The Buffs, said Boyle, have to be consistently better with their spacing, execution and decisions. But he added, "Again, there were possessions where we made great decisions and had great spacing. But it's kind of like where we were with our defense: you've got great defensive possessions, but you don't guard for 40 minutes.
"We guarded for 40 minutes (Wednesday) night. We didn't rebound, but we guarded. Our first-shot defense was terrific; we held them to 33 percent and we'll take that every night of the week. But those 15 offensive rebounds . . .
"Offensively, it's the same thing. We had some great possessions, but we had a lot of empty possessions, some where we never got a shot off and silly turnovers. So spacing, screening, patience, a lot of our shot selection . . ."
Although the Buffs finished the night with six assists, tying a season low, Boyle wasn't displeased by their attempts at sharing: "We're trying to share the ball, although our assists don't look like it. But we tried to share it. It's just decision making."
That might be passed off as one of the characteristics of a team that mostly plays one senior, a junior and then first- and second-year players. But Boyle isn't going to lean on the youth factor. Why?
"Because we've proven we can do it," he said. "But it gets back to league play and the margin for error shrinks. And we're still playing like we're playing against Wofford or Northern Arizona or Hartford.
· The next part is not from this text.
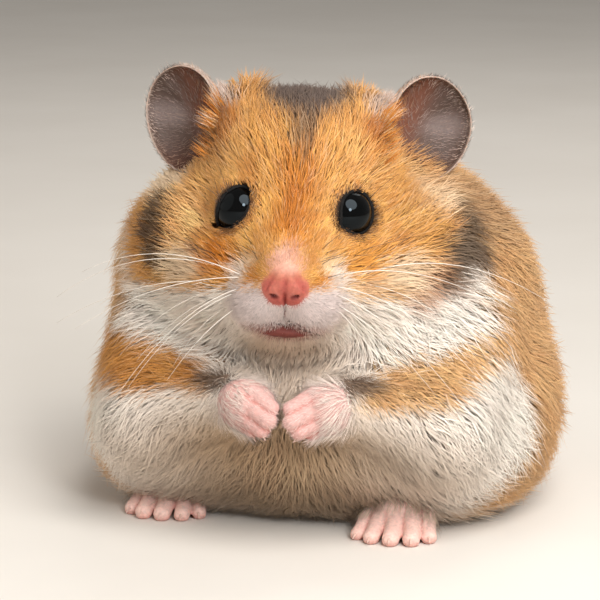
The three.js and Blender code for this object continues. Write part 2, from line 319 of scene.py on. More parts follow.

That margin for error is a little wider. Against Washington it's a lot slimmer."
Boyle isn't expecting the margin to be that much wider Saturday night at Wazzu, although the Cougars have the same number of wins as the Buffs in Pac-12 play. On the same night CU was losing at Washington, Washington State defeated Utah 75-65 for its first conference win (1-3, 10-7).
At 1-4 in league play, the Buffs aren't yet buried in the conference standings. But junior wing Andre Roberson said the loss to the Huskies makes Saturday's game "very critical. I don't think anybody on the team wants to be 1-5. We know what we have to do; Saturday is a must win."
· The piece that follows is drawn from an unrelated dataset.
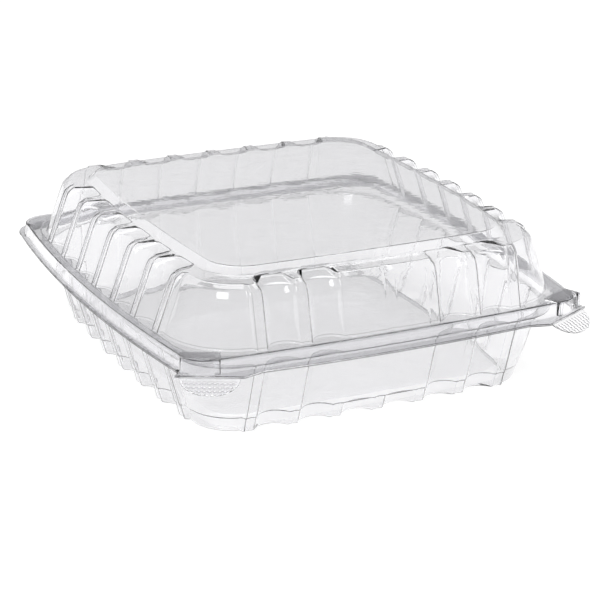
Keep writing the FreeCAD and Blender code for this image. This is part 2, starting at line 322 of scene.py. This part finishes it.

Not many among the traveling party - particularly Boyle - are peeking past Pullman, but we'll do it for him. Having already played two of the three league's undefeated teams (UW, UCLA) and then-unbeaten Arizona in their league opener, the Buffs now begin a stretch of the schedule that could offer an assist in the digging out process.
After the visit to WSU, CU comes home next week to play Stanford (Thursday, 8 p.m.) and California (Sunday, 1:30 p.m.) before traveling to Utah the following Saturday to open a new month. If the Buffs can get past their road difficulties this weekend, the potential is there to pull even in the conference standings with a pair of home wins next week.
But they'll have to be more patient and potent offensively to reach .500. Boyle's defensive message seems to have sunk in - at least for one night in Seattle. "I think we bucked up on defense and showed we have some fight in us," Scott said. "That was good. We just want to shoot the ball better."
Added Roberson: "We stepped it up big time on the defensive end . . . we just didn't get the rebounds when it mattered and we didn't make the tough stops . . . we're right there. We took a step forward (Wednesday), but we came up on the short end. The next game is real critical; if we can get that game and get two home wins, we can definitely get on a streak."